Thursday, April 03, 2025

2 brothers get life in prison for strangling, setting fire to 14-year-old girl in Irvine

Two brothers pleaded guilty and were immediately given life terms on Tuesday, April 1 for strangling, dumping and setting fire to a 14-year-old girl in Irvine in 2009.

Zenaido Valdivia-Guzman, 39, pleaded guilty to first-degree murder, and Gabino Valdivia-Guzman, 56, pleaded guilty to second-degree murder, according to court records.

As part of the plea deal, sentencing enhancements for special circumstances kidnapping were dismissed.

Zenaido Valdivia-Guzman was sentenced to 25 years to life and Gabino Valdivia-Guzman was sentenced to 15 years to life

The two were convicted of killing 14-year-old Marcia Shirree Thomas, who had been reported missing out of Reno, Nevada, at the time she was killed on Sept. 5, 2009.

For years and through their initial trials, the victim was not identified. But in July of last year, authorities were able to identify her through DNA records.

Gabino Valdivia-Guzman’s last trial ended with a mistrial when jurors deadlocked 11-1 for guilt. His brother was sentenced in April 2023 to life in prison without the possibility of parole, but the conviction was overturned on appeal on a claim a prospective Latino juror was improperly excluded by a prosecutor.

Zenaido Valdivia-Guzman was previously tried in 2016, but that ended in a mistrial when jurors deadlocked 11-1 in favor of guilty for first-degree murder.
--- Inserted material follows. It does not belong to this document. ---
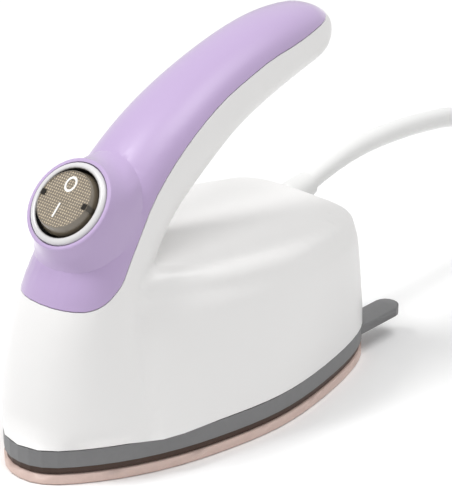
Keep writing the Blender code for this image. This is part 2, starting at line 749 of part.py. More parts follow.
def cutter_bore(name, tip, seat, mouth, matrix):
    """A screw hole along Z from its tip to the head's seat, and a wider recess from there to the mouth."""
    profile = (
        (0, tip), (HOLE_RADIUS, tip), (HOLE_RADIUS, seat), (SCREW_HEAD_RADIUS + FIT_GAP, seat),
        (SCREW_HEAD_RADIUS + FIT_GAP, mouth), (0, mouth),
    )
    points, faces = turned(profile, SMALL_SIDES)
    return add_mesh(name, placed(points, matrix), faces, cutter=True)


def cutter_box(name, low, high, matrix=None):
    points, faces = box_shape(low, high)
    return add_mesh(name, placed(points, matrix or Matrix()), faces, cutter=True)


def cover_screw_frames():
    """Placement of each cover screw: on the spine, Z out to the cover."""
    frames = []
    for share in COVER_SCREW_STATION_SHARES:
        centre, along, out, _, half_depth = station(share * SPINE_END)
        side = along.cross(out)
        turn = Matrix((side, along, out)).transposed().to_4x4()
        frames.append((Matrix.Translation(centre) @ turn, half_depth))
    return frames


def rear_wall_y(height):
    """Outer face of the rear wall at a height, measured from the nose."""
    share = (height - HOUSING_BOTTOM) / (BLOCK_REAR_HEIGHT - HOUSING_BOTTOM)
    return BODY_LENGTH - BLOCK_DRAFT * share


def cord_frame():
    """Placement of the lead's exit: on the rear wall's outer face, Z along the lead outwards."""
    y = rear_wall_y(CORD_EXIT_HEIGHT)
    return at(CORD_EXIT_X, y, CORD_EXIT_HEIGHT) @ Matrix.Rotation(CORD_TILT - math.pi / 2, 4, "X")


CORD = cord_frame()
REAR_SCREW_PLACE = at(0, rear_wall_y(REAR_FIXING_HEIGHT), REAR_FIXING_HEIGHT)
REAR_SCREW = REAR_SCREW_PLACE @ Matrix.Rotation(-math.pi / 2, 4, "X")
FRONT_SCREW = at(0, FRONT_FIXING_Y, 0)
REAR_UPSTAND_BACK = rear_wall_y(REAR_FIXING_HEIGHT) - REAR_UPSTAND_SETBACK
HOLE_RADIUS = SCREW_SHANK_RADIUS + SCREW_HOLE_CLEARANCE


def body_housing():
    housing = add_mesh("body_housing", *handle_shape(0, SPINE_RINGS, SECTION_POINTS), finish="white_plastic")
    block = add_mesh("housing_block", *block_shape(0, 4, OVERRUN), cutter=True)
    join(housing, block)
    hollow = handle_shape(WALL, SPINE_RINGS, SECTION_POINTS - 4)
    column_hollow = add_mesh("column_hollow", *hollow, cutter=True)
    block_hollow = add_mesh("block_hollow", *block_shape(WALL, 2, 2 * OVERRUN), cutter=True)
    floor = cutter_box(
        "housing_floor",
        (-FAR, NOSE_Y - OVERRUN, -OVERRUN),
        (FAR, REAR_Y + OVERRUN, HOUSING_BOTTOM),
    )
    cut(housing, column_hollow, block_hollow, cover_zone("seam_zone", 0), floor)
    add_front_boss(housing)
    add_rear_boss(housing)
    add_clamp_posts(housing)
    add_cover_screw_holes(housing)
    flange = RELIEF_FLANGE_RADIUS + FIT_GAP
    cut(
        housing,
        cutter_disc("relief_hole", RELIEF_NECK_RADIUS + FIT_GAP, -FAR / 4, FAR / 4, CORD),
        cutter_disc("relief_outer_seat", RELIEF_COLLAR_RADIUS + FIT_GAP, 0, 2 * OVERRUN, CORD),
        cutter_disc("relief_inner_seat", flange, -FAR / 4, FIT_GAP - RELIEF_SEAT, CORD),
    )


def add_front_boss(housing):
    """Boss for the front housing screw, tied to the nose by a rib."""
    bottom = FRONT_UPSTAND_TOP + FIT_GAP
    boss = cutter_disc("front_boss", BOSS_RADIUS, bottom, FRONT_BOSS_TOP, FRONT_SCREW)
    side = (
        (RIB_FRONT, bottom), (FRONT_FIXING_Y, bottom), (FRONT_FIXING_Y, FRONT_BOSS_TOP),
        (RIB_FRONT + RIB_SLANT, FRONT_BOSS_TOP),
    )
    rings = [[(x, NOSE_Y + y, z) for y, z in side] for x in (-RIB_THICKNESS / 2, RIB_THICKNESS / 2)]
    rib = add_mesh("front_rib", *loft(rings), cutter=True)
    join(housing, boss, rib)
    cut(housing, cutter_disc("front_boss_hole", HOLE_RADIUS, 0, HANDLE_HEIGHT / 2, FRONT_SCREW))


def add_rear_boss(housing):
    """Boss inside the rear wall for the rear housing screw, with a recess for its head."""
    boss = cutter_disc("rear_boss", BOSS_RADIUS, -REAR_UPSTAND_SETBACK + FIT_GAP, -WALL / 2, REAR_SCREW)
    join(housing, boss)
    seat = -SCREW_HEAD_HEIGHT - FIT_GAP
    cut(housing, cutter_bore("rear_boss_bore", -FAR / 4, seat, 2 * OVERRUN, REAR_SCREW))


def clamp_post_places():
    return [(x, -CLAMP_SETBACK) for x in (-CLAMP_SCREW_X, CLAMP_SCREW_X)]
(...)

Zenaido Valdivia-Guzman killed the victim while his brother helped dispose of the body, according to prosecutors.

The body was found in the parking lot of a business at 1851 Kettering in Irvine, where an employee heading into work spotted it, according to former Senior Deputy District Attorney Robert Goodkin, who is now an Orange County Superior Court judge.
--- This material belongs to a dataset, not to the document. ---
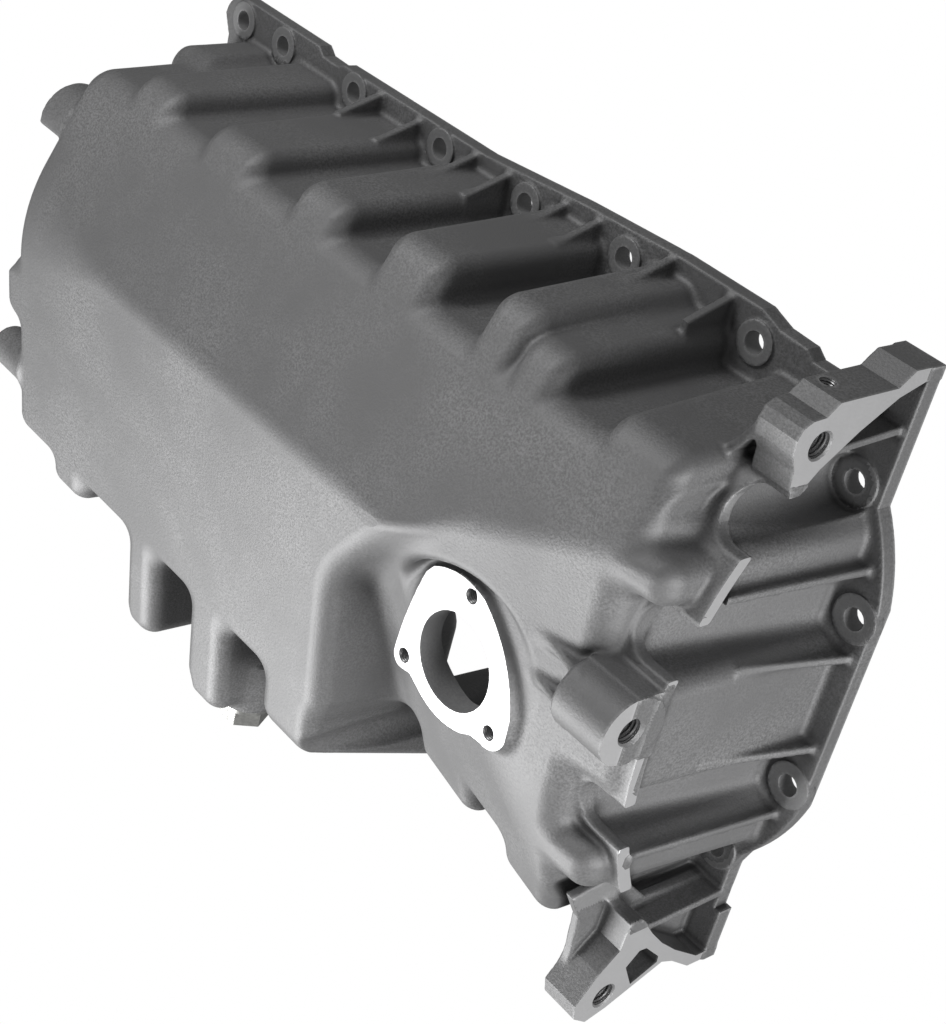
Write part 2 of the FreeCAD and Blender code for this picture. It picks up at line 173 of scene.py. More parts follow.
class Place:
    """Points at which distances are wanted: a whole grid, or a list of loose points."""

    def __init__(self, x, y, z, grid):
        self.axes, self.grid = (x, y, z), grid

    def start(self):
        """Every point far outside, before the first shape is added."""
        count = [len(a) for a in self.axes] if self.grid else len(self.axes[0])
        return np.full(count, FAR, np.float32 if self.grid else np.float64)

    def near(self, box, pad):
        """The points in a box that is wider by pad: where to write, and their coordinates."""
        limits = [(box[2 * i] - pad, box[2 * i + 1] + pad) for i in range(3)]
        if self.grid:
            cut = tuple(slice(*np.searchsorted(a, lim)) for a, lim in zip(self.axes, limits))
            x, y, z = (a[s] for a, s in zip(self.axes, cut))
            return cut, (x[:, None, None], y[None, :, None], z[None, None, :])
        inside = np.ones(len(self.axes[0]), bool)
        for a, (low, high) in zip(self.axes, limits):
            inside &= (a > low) & (a < high)
        cut = np.nonzero(inside)[0]
        return cut, tuple(a[cut] for a in self.axes)

    def run(self, steps, values):
        """Adds or cuts one shape after another, each only in and round its own box."""
        for kind, shape, box, k in steps:
            cut, (x, y, z) = self.near(box, k + REACH)
            here = values[cut]
            if here.size == 0:
                continue
            other = shape(x, y, z)
            if kind == "add":
                values[cut] = smooth_least(here, other, k)
            else:
                values[cut] = -smooth_least(-here, other, k)
        return values


# %% [markdown]
# ## Outlines and round bodies
# Machined ends, plates and the flange are outlines pushed along one axis. The distance to an
# outline is the least distance to its straight sides, and it is negative where a line drawn
# to the side crosses the outline an odd number of times.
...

The victim did not have any personal effects on her, but she appeared to be in her 20s and was about 6 feet tall and weighed 150 pounds.

According to a trial brief filed in Gabino Valdivia-Guzman’s case, Senior Deputy District Attorney Harris Siddiq said investigators suspected the victim was in her early 20s.
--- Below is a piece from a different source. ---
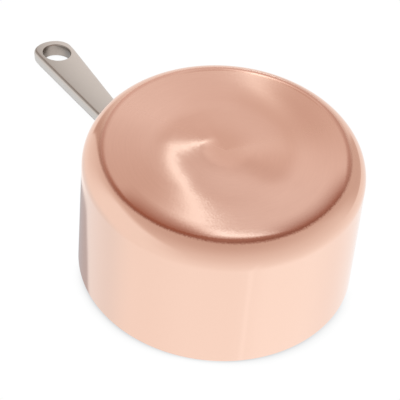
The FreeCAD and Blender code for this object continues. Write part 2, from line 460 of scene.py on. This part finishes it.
def add_camera():
    right = forward.cross(STUDIO_UP).normalized()
    turn = Matrix((right, right.cross(forward), -forward)).transposed().to_4x4()
    cam = bpy.data.objects.new("camera", bpy.data.cameras.new("camera"))
    cam.data.sensor_width = 36.0
    cam.data.lens = CAM_LENS
    cam.data.clip_start, cam.data.clip_end = 0.05, 50.0
    cam.matrix_world = Matrix.Translation(CAM_POS) @ turn @ Matrix.Rotation(CAM_ROLL, 4, "Z")
    bpy.context.scene.collection.objects.link(cam)
    bpy.context.scene.camera = cam


add_camera()


# ---------------------------------------------------------------- node helpers
class Nodes:
    """Short ways to build one node tree; a value is a number, a colour or a socket."""

    def __init__(self, tree):
        self.tree = tree
        self.tree.nodes.clear()

    def put(self, socket, value):
        if isinstance(value, bpy.types.NodeSocket):
            self.tree.links.new(value, socket)
        else:
            socket.default_value = value

    def node(self, kind, ins=None, **props):
        made = self.tree.nodes.new(kind)
        for key, value in props.items():
            setattr(made, key, value)
        for key, value in (ins or {}).items():
            self.put(made.inputs[key], value)
        return made

    def math(self, op, *values):
        return self.node("ShaderNodeMath", dict(enumerate(values)), operation=op).outputs[0]

    def plus(self, first, *others):
        for other in others:
            first = self.math("ADD", first, other)
        return first

    def minus(self, a, b):
        return self.math("SUBTRACT", a, b)

    def times(self, first, *others):
        for other in others:
            first = self.math("MULTIPLY", first, other)
        return first

    def most(self, first, *others):
        for other in others:
            first = self.math("MAXIMUM", first, other)
        return first

    def vector(self, x, y, z=0.0):
        return self.node("ShaderNodeCombineXYZ", {0: x, 1: y, 2: z}).outputs[0]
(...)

The case went unsolved for 14 months until genetic material collected from the victim’s left hand matched the DNA of Zenaido Valdivia-Guzman, who had provided a genetic sample to resolve a misdemeanor domestic violence case in which he choked his girlfriend and threw her 9-year-old son against a wall when he tried to intervene, Goodkin wrote in court papers.

Irvine police placed the brothers under surveillance and arrested them following a traffic stop in November 2010, Goodkin said.

Zenaido Valdivia-Guzman initially told police he knew nothing about a murder and then said he was too drunk at the time of the incident to remember, Goodkin said.

When confronted with evidence, he “admitted certain things,” Goodkin said in his opening statement of the trial.

The two brothers picked up the victim in a high-prostitution area of Santa Ana at First Street and Harbor Boulevard the night of Sept. 4, 2009, Goodkin said.

“The evidence will show you (the defendant) was hiding in the back of the van and she doesn’t see him,” Goodkin said during one of the trials.

When the victim notices Zenaido Valdivia-Guzman in the back of the van, while the defendant’s brother was driving, she, “starts screaming, ‘Let me out of this van,”‘ Goodkin said. “She doesn’t want to be in a van with two guys. That wasn’t part of the deal.”

The defendant pulled her into the back of the van as she shouted for help, Goodkin said. As she fought back, the defendant “hits her in the face and hits her hard,” Goodkin said, adding, “he hits her till she’s quiet.”

The defendant admitted that he “squeezed a little bit” around her neck, but evidence shows the victim was strangled, Goodkin said.

“She didn’t die from blunt force trauma to the face,” the prosecutor said.

The brothers drove around for about 90 minutes before settling on a secluded place in an industrial area of Irvine to dump the body, Goodkin said. The two brothers, who were in the auto detailing business, had gasoline in the van that Gabino Valdivia-Guzman allegedly used to help ignite the body, the prosecutor said.

“There was no soot in her lungs,” indicating that the victim was already dead when she was set afire, Goodkin said.

Zenaido Valdivia-Guzman also wrote a letter of apology to the family, which is a common tactic by police to solicit a confession.